Recently the car started *coughing* a bit during start-up and maybe even during idle, a very subtle misfire, but I only get P1320 by itself (different from the other times in the past when the car accused a bad coil and I simply replaced it).
From my searches, it seems like I should be replacing all the coils (and plugs at the same time) and I dont actually mind the investment if it will solve the issue. At the same time I read about MAFs, harnesses, Seafoam, and the list goes on... Hence the request from input from experience users who were able to actually fix it.
Thanks a lot in advance!
BB
well i just got rid of this last week, the scanning tool i used gave me which cylinder had the bad coil, i replaced that one coil and all six sparks so far it hasnt come back, i would suggest replacing coils one at a time checking which one isnt working properly and the sparks are all a must
well i just got rid of this last week, the scanning tool i used gave me which cylinder had the bad coil, i replaced that one coil and all six sparks so far it hasnt come back, i would suggest replacing coils one at a time checking which one isnt working properly and the sparks are all a must
Now could you clarify how you knew the cylinder number from the P1320 code? I use the Alex Pepper OBD-II computer software and I can't find out which cylinder (if any) is throwing the code.

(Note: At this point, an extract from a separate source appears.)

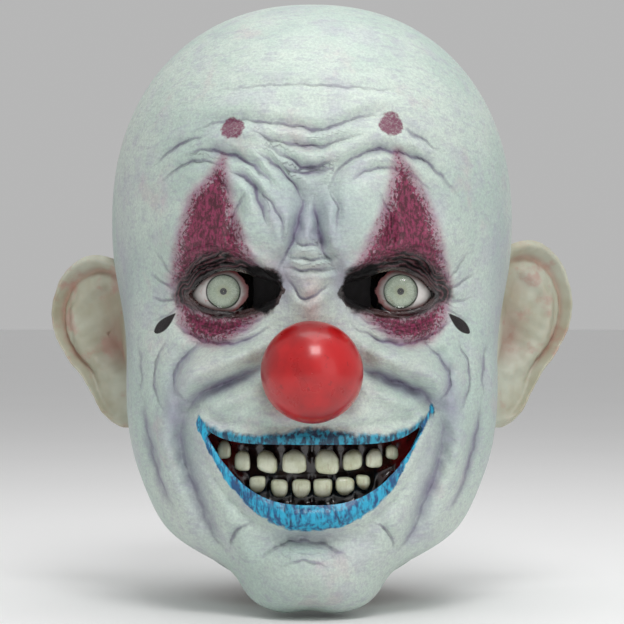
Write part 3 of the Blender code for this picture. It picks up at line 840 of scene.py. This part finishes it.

In the past I had cyl-specific codes and was able to quickly fix the issue, but this time I am receiving P1320 by itself and no other code. Maybe you had multiple codes?
Thanks again for the feedback!
Tun3r, could you please clarify if you actually had to go over this code or not?
Your recommendation covers very distinct items, and it is hard to believe they all would fail simultaneously, and it could be a waste of money replacing parts for no reason.
Thanks
Last edited by NmexMAX; May 16, 2011 at 09:08 AM.
You can simply use an old school timing light to find that missing cylinder....place the inductive pickup around the coilpack wiring harness! Watch for the missing and stumbling light.........
If the remaining 3 coils do not have gray dots on them I would replace them first. They may be original. Did you replace the others with OEM coils or aftermarket coils? I've had bad luck with anything but OEM from Nissan.
I had the 1320 as well as 0154, 0134, and 0464 all at the same time.
First I replaced all 6 coil packs, that didn't fix it. Then I replaced the cam shaft pos sensor, that didn't fix it. Then I replaced the crank sensor, that fixed ALL the codes. Yet none of the codes gave indication that it was the crank sensor. SMH
First I replaced all 6 coil packs, that didn't fix it. Then I replaced the cam shaft pos sensor, that didn't fix it. Then I replaced the crank sensor, that fixed ALL the codes. Yet none of the codes gave indication that it was the crank sensor. SMH
I had the 1320 as well as 0154, 0134, and 0464 all at the same time.
First I replaced all 6 coil packs, that didn't fix it. Then I replaced the cam shaft pos sensor, that didn't fix it. Then I replaced the crank sensor, that fixed ALL the codes. Yet none of the codes gave indication that it was the crank sensor. SMH
First I replaced all 6 coil packs, that didn't fix it. Then I replaced the cam shaft pos sensor, that didn't fix it. Then I replaced the crank sensor, that fixed ALL the codes. Yet none of the codes gave indication that it was the crank sensor. SMH
Have you got a cost on those crank sensors? What are we talking about?
Thanks!
BB
After quickly checking Rockauto, it seems like the crankshaft position sensor runs about $50 each... Not sure how much Dave charges for this part...
Last edited by NmexMAX; May 16, 2011 at 09:08 AM.
I called around a few places here in my town and the crank sensors vary in price. One is cheaper than the other. The cheaper one ranges between 50 and 70, and the one that is more ranges from 120ish to about 150.
And you had only the P1320 code, no secondary codes when you did this? I'll have to look up the firing order to see which cylinders are #1 and #5 and I might give this a shot.
YOur probably looking at MAF right there, deals alot with air fuel mix. I get about 400 to 500 a tank on mine 89-88 octane only and ive replace MAF. Trouble shooting my p1320 error as well.
change all coils if they are the defective ones from factory (no grey dot). Change Crank POS sensor and you should be gravy.
if the maf was bad he wouldnt be able to rev past 3k or 2k, one of the two and it would run like shiznit.
if the maf was bad he wouldnt be able to rev past 3k or 2k, one of the two and it would run like shiznit.
I had the same problem on mine, p1320. I drove it around with that code for awhile and then I got a secondary code, p305. I went to replace the coil found oil in the spark plug tube. I took the rear VC off, replaced Spark plug seals and gaskets, new coil and plug. Code went away, over 1k miles now, but I am getting another code P1130 (swirl vavle). Does anybody know how to fix this?
6 new coil packs did the trick for me. No cheap non- name brand crap. I purchased BWD and they seem to be holding up good. Also you need to bite the bullet and change all 6. Cause if you have 3 new and 3 that are on the verge of crapping out you will continue to have issues since the new will provide different resistance values.